The Zend_Search_Lucene_Analysis_TokenFilter class provides an
abstract interface for such filters. Your own filters should extend this class either
directly or indirectly.
Any custom filter must implement the normalize() method which
may transform input token or signal that the current token should be skipped.

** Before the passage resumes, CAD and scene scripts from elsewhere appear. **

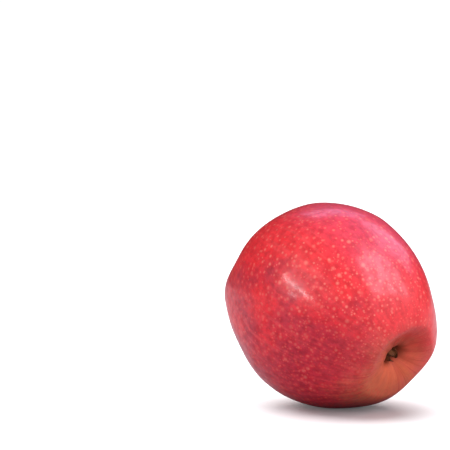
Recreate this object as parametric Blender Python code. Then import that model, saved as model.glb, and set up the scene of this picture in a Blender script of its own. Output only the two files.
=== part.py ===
"""A ripe red apple lying on its side, built from its own few pieces.

Pieces, one object each: fruit, stem, sepal_1 to sepal_5, and stamens. All of them hang under the empty
apple_core, which stands at the middle of the fruit and carries its tilt.

The apple's own frame has its origin on the core line, level with the widest ring. Its +Z runs along the
core line to the calyx end, and turn angles are counted round that line, starting from the underside.
The world frame has its origin in the middle of the flat spot that the fruit rests on, with +Z up and the
calyx end towards +X and down.
"""

from math import cos, pi, radians, sin

import bmesh
import bpy
import numpy as np
from mathutils import Matrix, Vector

# Overall sizes of the fruit, in metres, measured from the widest ring.
EQUATOR_RADIUS = 0.0377
CALYX_RISE = 0.0394
STEM_RISE = 0.0336

# The basin round the eye at the calyx end, and the cavity round the stem at the other end.
CALYX_RIM_RADIUS = 0.0152
BASIN_DEPTH = 0.0068
EYE_RADIUS = 0.0034
EYE_FILLET = 0.0008
EYE_STEP = 0.0004
STEM_RIM_RADIUS = 0.0196
CAVITY_DEPTH = 0.0113

# The basin's upper wall is drawn inwards from the eye's edge: how far, towards which turn angle in
# degrees, and the radii where the drawing in is deepest and where it ends.
BASIN_PULL = 0.0022
BASIN_PULL_TURN = 185.0
BASIN_PULL_DEEPEST = 0.0085
BASIN_PULL_END = 0.0165

# How far each shoulder curve keeps its direction, as a share of the way to its corner.
CALYX_SHOULDER_FULLNESS = (0.28, 0.59)
STEM_SHOULDER_FULLNESS = (0.31, 0.36)

# Swellings round the core line: each has a height and the turn angle of its first crest, in degrees.
CALYX_LOBE_HEIGHT = 0.00128
STEM_LOBE_HEIGHT = 0.00076
LOBE_COUNT = 5
LOBE_TURN = 25.5
OVAL_HEIGHT = 0.00180
OVAL_TURN = 16.5
TRIANGLE_HEIGHT = 0.00092
TRIANGLE_TURN = -27.5
CALYX_LEAN_HEIGHT = 0.00160
CALYX_LEAN_TURN = 113.0
STEM_LEAN_HEIGHT = 0.00310
STEM_LEAN_TURN = 8.5

# How the fruit lies: the dip of the core line towards the calyx end, and how deep the flat spot is cut.
CORE_DIP = 30.3
FLAT_DEPTH = 0.0006

# The dried pieces, and the gap that each keeps to the skin beside it.
CLEARANCE = 0.0003
STEM_LENGTH = 0.0105
STEM_RADIUS = 0.0012
STEM_FOOT_FLARE = 0.0005
STEM_TIP_FLARE = 0.0007
STEM_BEND = 0.0016
SEPAL_COUNT = 5
SEPAL_WIDTH = 0.0027
SEPAL_THICKNESS = 0.0004
SEPAL_HEIGHT = 0.0030
SEPAL_TIP_RADII = (0.0016, 0.0020, 0.0014, 0.0022, 0.0018)
SEPAL_TURN = 12.0
SEPAL_TWIST = 18.0
STAMEN_COUNT = 9
STAMEN_PAD_RADIUS = 0.0009
STAMEN_PAD_HEIGHT = 0.0004
STAMEN_SPREAD = 0.0005
STAMEN_HEIGHT = 0.0021
STAMEN_TAPER = 0.88
STYLE_RADIUS = 0.00025
STYLE_HEIGHT = 0.0018

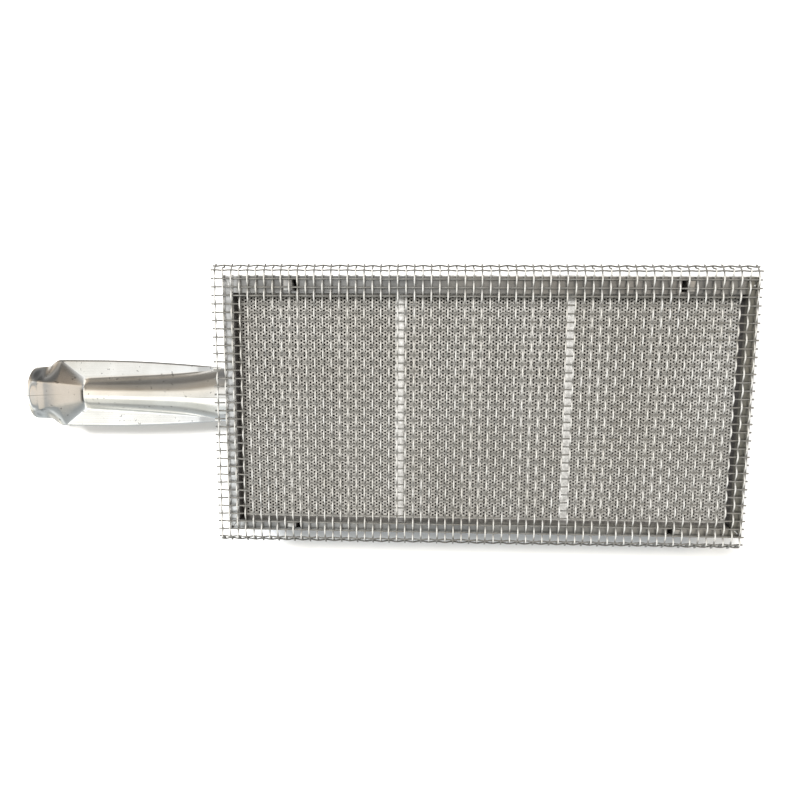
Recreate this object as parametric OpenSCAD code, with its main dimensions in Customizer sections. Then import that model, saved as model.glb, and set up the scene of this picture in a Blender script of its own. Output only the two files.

There are three filters already defined in the analysis subpackage:
Zend_Search_Lucene_Analysis_TokenFilter_LowerCaseZend_Search_Lucene_Analysis_TokenFilter_ShortWordsZend_Search_Lucene_Analysis_TokenFilter_StopWords
The LowerCase filter is already used for
Zend_Search_Lucene_Analysis_Analyzer_Common_Text_CaseInsensitive
analyzer by default.
The ShortWords and StopWords filters may be used with
pre-defined or custom analyzers like this:
<?php
$stopWords = array('a', 'an', 'at', 'the', 'and', 'or', 'is', 'am');
$stopWordsFilter =
new Zend_Search_Lucene_Analysis_TokenFilter_StopWords($stopWords);
$analyzer =
new Zend_Search_Lucene_Analysis_Analyzer_Common_TextNum_CaseInsensitive();
$analyzer->addFilter($stopWordsFilter);
Zend_Search_Lucene_Analysis_Analyzer::setDefault($analyzer);
<?php
$shortWordsFilter = new Zend_Search_Lucene_Analysis_TokenFilter_ShortWords();
$analyzer =
new Zend_Search_Lucene_Analysis_Analyzer_Common_TextNum_CaseInsensitive();
$analyzer->addFilter($shortWordsFilter);
Zend_Search_Lucene_Analysis_Analyzer::setDefault($analyzer);
The Zend_Search_Lucene_Analysis_TokenFilter_StopWords constructor
takes an array of stop-words as an input. But stop-words may be also loaded from a file:
<?php
$stopWordsFilter = new Zend_Search_Lucene_Analysis_TokenFilter_StopWords();
$stopWordsFilter->loadFromFile($my_stopwords_file);
$analyzer =
new Zend_Search_Lucene_Analysis_Analyzer_Common_TextNum_CaseInsensitive();
$analyzer->addFilter($stopWordsFilter);
Zend_Search_Lucene_Analysis_Analyzer::setDefault($analyzer);
This file should be a common text file with one word in each line. The '#' character marks a line as a comment.
The Zend_Search_Lucene_Analysis_TokenFilter_ShortWords
constructor has one optional argument. This is the word length limit, set by default to
2.